Research on the construction of dynamic decision-making model for complex business systems based on multi-modal data fusion

Xiyu Wei1,a, Kaining Shen , Yitong Wang*

1，The University of Texas Health Science Center ，School of Public Health ， Houston, 77030, Texas, United States

2，Amazon，425 106th Ave NE, Bellevue, WA 98004 USA

3，Business intelligence consulting department, Shanghai Yinfinity Co., Ltd. 200041, Shanghai,china

aEmail： weixiyu2025@126.com

Emai：k.shen.5574@westcliff.edu

*Email：wangyt0115@163.com

Abstract: To address the challenges of integrating multimodal data and dynamic response in complex business system decision-making, this study develops a framework for multimodal data fusion and a dynamic decision-making model. By integrating heterogeneous data such as text and images, the study designs mechanisms for data preprocessing, feature fusion, and timeliness updates. By combining system dynamics with reinforcement learning, it constructs a closed-loop model of ‘input-computation-feedback.’ This research provides methodological support for real-time decision-making in high-dimensional and dynamic business environments, expanding the application of multimodal data in areas such as consumer analysis and trend forecasting.

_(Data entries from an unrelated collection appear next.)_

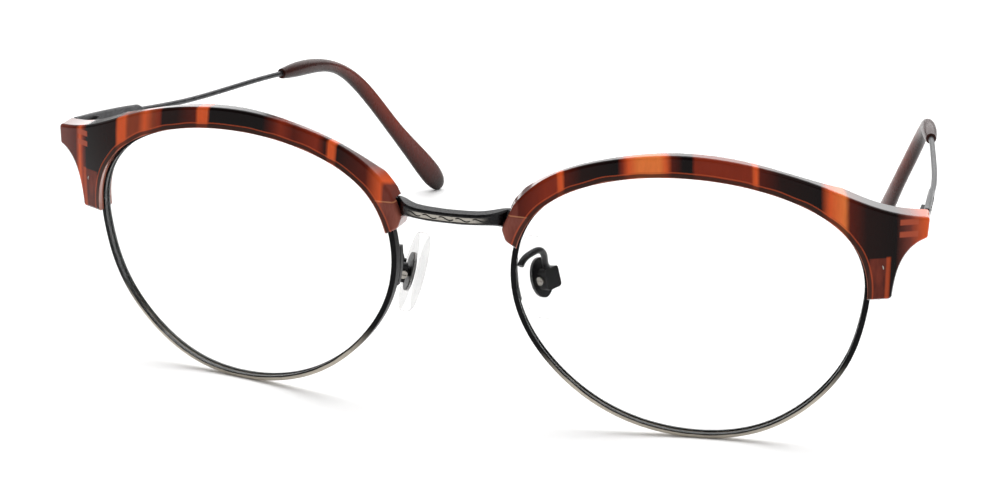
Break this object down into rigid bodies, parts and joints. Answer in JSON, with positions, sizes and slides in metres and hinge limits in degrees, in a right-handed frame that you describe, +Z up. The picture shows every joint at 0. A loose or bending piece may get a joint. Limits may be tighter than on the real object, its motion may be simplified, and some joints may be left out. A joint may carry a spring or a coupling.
{
  "type": "browline eyeglasses",
  "caption": "Spectacle frame with full metal rims under tortoiseshell acetate brows, clear lenses, bar bridge, rocking nose pads and folding temples.",
  "frame": {"origin": "middle of the footprint on the table, under the open frame", "axes": "+X to the wearer's left, +Y from the lenses to the ear ends, +Z up"},
  "size_m": [0.1344, 0.1358, 0.0446],
  "materials": {
    "tortoise_acetate": "polished, banded dark brown and orange",
    "tip_acetate": "polished dark brown",
    "gunmetal": "antique gunmetal, satin",
    "bright_steel": "satin",
    "clear_lens": "clear demonstration lens",
    "clear_silicone": "clear, soft gloss"
  },
  "bodies": {
    "front": {"bridge": "gunmetal", "brow_left": "tortoise_acetate", "eyewire_left": "gunmetal", "lens_left": "clear_lens", "rim_lock_upper_left": "gunmetal", "rim_lock_lower_left": "gunmetal", "rim_lock_screw_left": "bright_steel", "brow_bracket_left": "gunmetal", "brow_screws_left": "bright_steel", "hinge_front_left": "gunmetal", "hinge_screw_left": "bright_steel", "pad_arm_left": "gunmetal", "pad_box_left": "gunmetal", "pad_screw_left": "bright_steel", "brow_right": "tortoise_acetate", "eyewire_right": "gunmetal", "lens_right": "clear_lens", "rim_lock_upper_right": "gunmetal", "rim_lock_lower_right": "gunmetal", "rim_lock_screw_right": "bright_steel", "brow_bracket_right": "gunmetal", "brow_screws_right": "bright_steel", "hinge_front_right": "gunmetal", "hinge_screw_right": "bright_steel", "pad_arm_right": "gunmetal", "pad_box_right": "gunmetal", "pad_screw_right": "bright_steel"},
    "temple_left": {"temple_arm_left": "gunmetal", "temple_tip_left": "tip_acetate", "hinge_temple_left": "gunmetal"},
    "temple_right": {"temple_arm_right": "gunmetal", "temple_tip_right": "tip_acetate", "hinge_temple_right": "gunmetal"},
    "pad_left": {"nose_pad_left": "clear_silicone", "pad_core_left": "gunmetal"},
    "pad_right": {"nose_pad_right": "clear_silicone", "pad_core_right": "gunmetal"}
  },
  "joints": [
    {"name": "temple_left_fold", "type": "hinge", "parent": "front", "child": "temple_left", "pos_m": [0.0643, -0.04929, 0.03458], "axis": [0, -0.1668, 0.986], "range_deg": [0, 83]},
    {"name": "temple_right_fold", "type": "hinge", "parent": "front", "child": "temple_right", "pos_m": [-0.0643, -0.04929, 0.03458], "axis": [0, 0.1668, -0.986], "range_deg": [0, 78]},
    {"name": "pad_left_rock", "type": "hinge", "parent": "front", "child": "pad_left", "pos_m": [0.01147, -0.05253, 0.02099], "axis": [0.454, 0.8785, 0.1486], "range_deg": [-10, 10]},
    {"name": "pad_right_rock", "type": "hinge", "parent": "front", "child": "pad_right", "pos_m": [-0.01147, -0.05226, 0.01941], "axis": [-0.454, 0.8785, 0.1486], "range_deg": [-10, 10]}
  ]
}
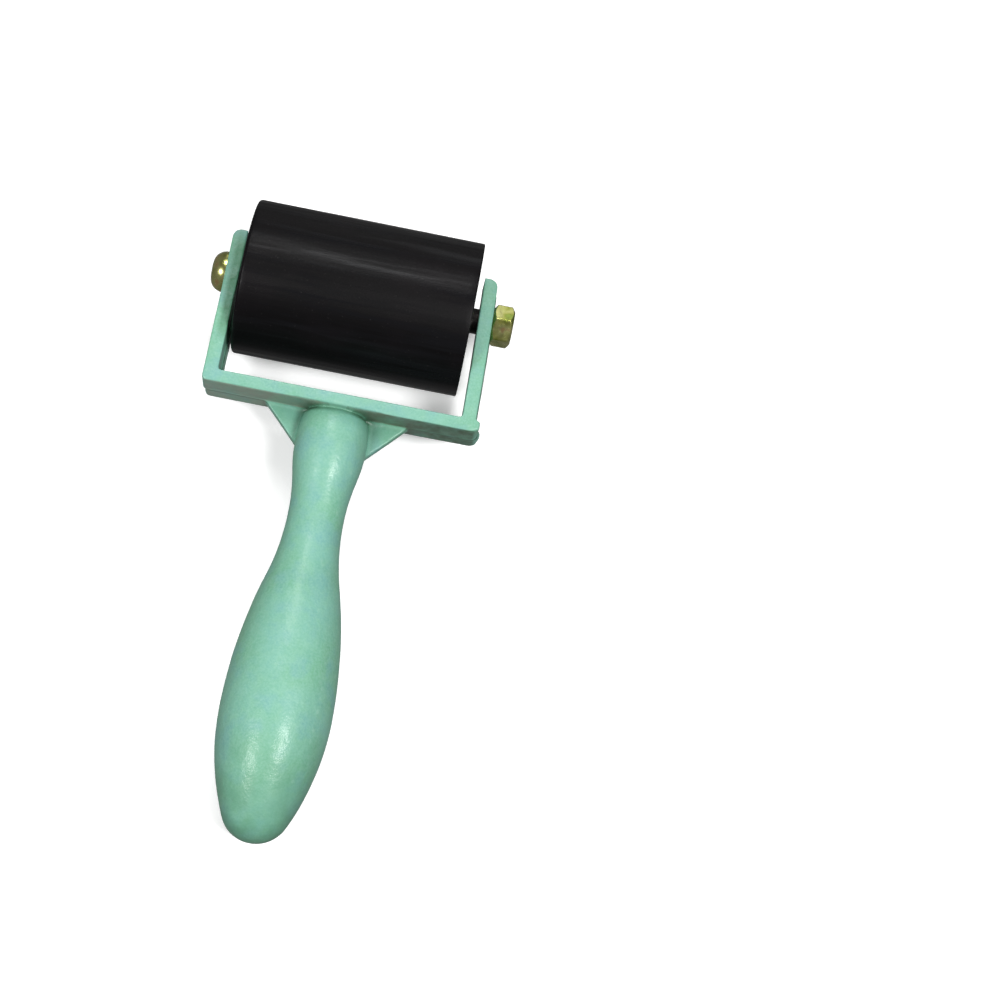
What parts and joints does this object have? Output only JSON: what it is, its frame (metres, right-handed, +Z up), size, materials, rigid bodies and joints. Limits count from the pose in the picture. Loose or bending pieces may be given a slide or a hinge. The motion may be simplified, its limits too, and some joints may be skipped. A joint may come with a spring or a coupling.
{
  "type": "rubber brayer",
  "caption": "Hand brayer: a rubber-covered roller on ball bearings, held by a bolt through a cast yoke with a one-piece rounded handle.",
  "frame": {"origin": "point on the table under the axle, midway between the yoke's arms, with the tool resting on its roller and the swell of its handle", "axes": "+X along the axle from the bolt's head to the nut, handle along -Y, +Z up"},
  "size_m": [0.0814, 0.1676, 0.0415],
  "materials": {
    "mint_enamel": "brushed-on enamel over a sand casting, semi-gloss",
    "yellow_zinc": "yellow zinc plate, slightly iridescent",
    "black_rubber": "ground smooth, satin",
    "blackened_steel": "blackened",
    "spacer_steel": "drawn tube",
    "core_steel": "turned",
    "bearing_steel": "ground and polished",
    "cage_steel": "pressed",
    "shield_steel": "pressed, satin"
  },
  "bodies": {
    "frame": {"frame_casting": "mint_enamel", "axle_bolt": "yellow_zinc", "axle_nut": "yellow_zinc", "distance_tube": "spacer_steel", "left_spacer": "blackened_steel", "right_spacer": "blackened_steel", "left_bearing_inner_ring": "bearing_steel", "right_bearing_inner_ring": "bearing_steel"},
    "roller": {"rubber_sleeve": "black_rubber", "roller_core": "core_steel", "left_bearing_outer_ring": "bearing_steel", "left_bearing_inboard_shield": "shield_steel", "left_bearing_outboard_shield": "shield_steel", "right_bearing_outer_ring": "bearing_steel", "right_bearing_inboard_shield": "shield_steel", "right_bearing_outboard_shield": "shield_steel"},
    "left_ball_set": {"left_bearing_balls": "bearing_steel", "left_bearing_cage": "cage_steel"},
    "right_ball_set": {"right_bearing_balls": "bearing_steel", "right_bearing_cage": "cage_steel"}
  },
  "joints": [
    {"name": "roller_spin", "type": "hinge", "parent": "frame", "child": "roller", "pos_m": [0, 0, 0.02075], "axis": [1, 0, 0], "continuous": true},
    {"name": "left_ball_travel", "type": "hinge", "parent": "frame", "child": "left_ball_set", "pos_m": [0, 0, 0.02075], "axis": [1, 0, 0], "continuous": true},
    {"name": "right_ball_travel", "type": "hinge", "parent": "frame", "child": "right_ball_set", "pos_m": [0, 0, 0.02075], "axis": [1, 0, 0], "continuous": true}
  ],
  "couplings": [
    {"joint": "left_ball_travel", "follows": "roller_spin", "ratio": 0.64},
    {"joint": "right_ball_travel", "follows": "roller_spin", "ratio": 0.64}
  ]
}
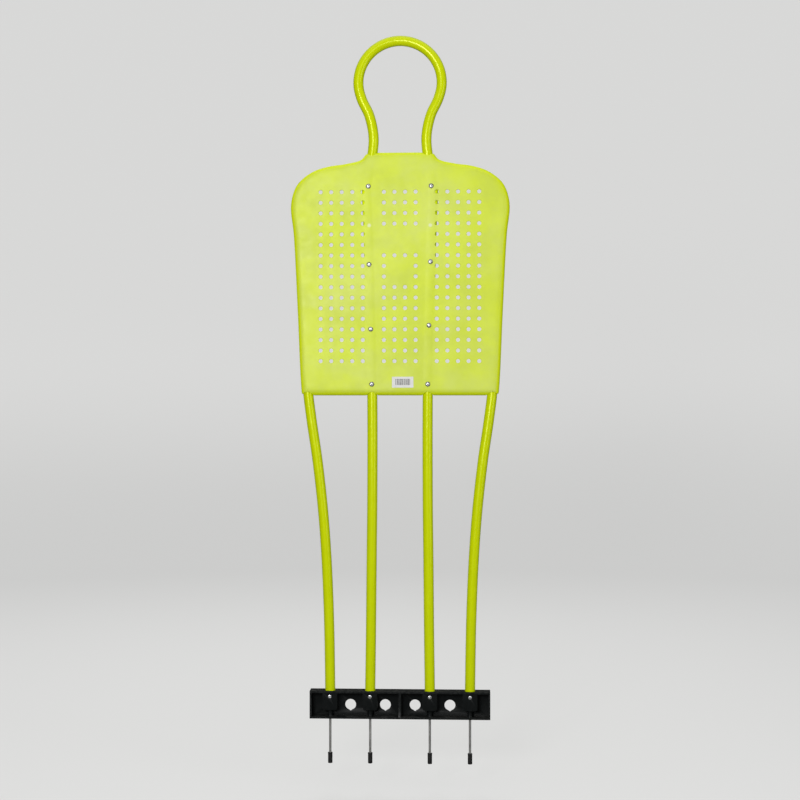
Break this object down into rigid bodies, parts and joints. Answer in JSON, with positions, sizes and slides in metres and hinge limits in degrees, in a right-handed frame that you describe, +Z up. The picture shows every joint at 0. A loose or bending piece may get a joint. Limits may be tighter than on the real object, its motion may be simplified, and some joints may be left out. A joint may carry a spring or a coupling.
{
  "type": "free kick mannequin",
  "caption": "Standing player silhouette of bent steel tube with a perforated plastic chest panel, on a black base bar with capped ground spikes.",
  "frame": {"origin": "middle of the underside of the base bar, which rests on the ground", "axes": "+Z up along the legs, front facing -Y, +X to the right seen from the front"},
  "size_m": [0.5426, 0.0363, 1.8022],
  "materials": {
    "panel_plastic": "satin moulded fluorescent yellow polyethylene",
    "tube_paint": "glossy fluorescent yellow powder coat on steel tube",
    "bar_plastic": "black moulded plastic, slightly shiny",
    "spike_steel": "plain drawn steel",
    "screw_steel": "zinc plated",
    "rivet_metal": "satin",
    "cap_rubber": "dull black",
    "label_paper": "white sticker, bare of text"
  },
  "bodies": {
    "frame": {"chest_panel": "panel_plastic", "inner_frame_tube": "tube_paint", "outer_tube_left": "tube_paint", "outer_tube_right": "tube_paint", "base_bar": "bar_plastic", "label": "label_paper", "panel_rivet_left_1": "rivet_metal", "panel_rivet_right_1": "rivet_metal", "panel_rivet_left_2": "rivet_metal", "panel_rivet_right_2": "rivet_metal", "panel_rivet_left_3": "rivet_metal", "panel_rivet_right_3": "rivet_metal", "panel_rivet_left_4": "rivet_metal", "panel_rivet_right_4": "rivet_metal", "base_screw_outer_left": "screw_steel", "base_screw_inner_left": "screw_steel", "base_screw_inner_right": "screw_steel", "base_screw_outer_right": "screw_steel", "ground_spike_outer_left": "spike_steel", "ground_spike_inner_left": "spike_steel", "ground_spike_inner_right": "spike_steel", "ground_spike_outer_right": "spike_steel"},
    "cap_outer_left": {"spike_cap_outer_left": "cap_rubber"},
    "cap_inner_left": {"spike_cap_inner_left": "cap_rubber"},
    "cap_inner_right": {"spike_cap_inner_right": "cap_rubber"},
    "cap_outer_right": {"spike_cap_outer_right": "cap_rubber"}
  },
  "joints": [
    {"name": "cap_pull_outer_left", "type": "slide", "parent": "frame", "child": "cap_outer_left", "axis": [0, 0, -1], "range_m": [0, 0.06]},
    {"name": "cap_pull_inner_left", "type": "slide", "parent": "frame", "child": "cap_inner_left", "axis": [0, 0, -1], "range_m": [0, 0.06]},
    {"name": "cap_pull_inner_right", "type": "slide", "parent": "frame", "child": "cap_inner_right", "axis": [0, 0, -1], "range_m": [0, 0.06]},
    {"name": "cap_pull_outer_right", "type": "slide", "parent": "frame", "child": "cap_outer_right", "axis": [0, 0, -1], "range_m": [0, 0.06]}
  ]
}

Key words: multimodal data; business system; dynamic decision

foreword

Traditional single-modal models struggle to handle high-dimensional heterogeneous data and the nonlinear interactions within systems. This study focuses on the integration of multi-modal data and the development of dynamic decision-making models, aiming to address the dimensional limitations and response delays of traditional models through cross-modal feature alignment, time management, and closed-loop modeling. It provides adaptive decision-making tools for supply chain optimization and market trend prediction in enterprises.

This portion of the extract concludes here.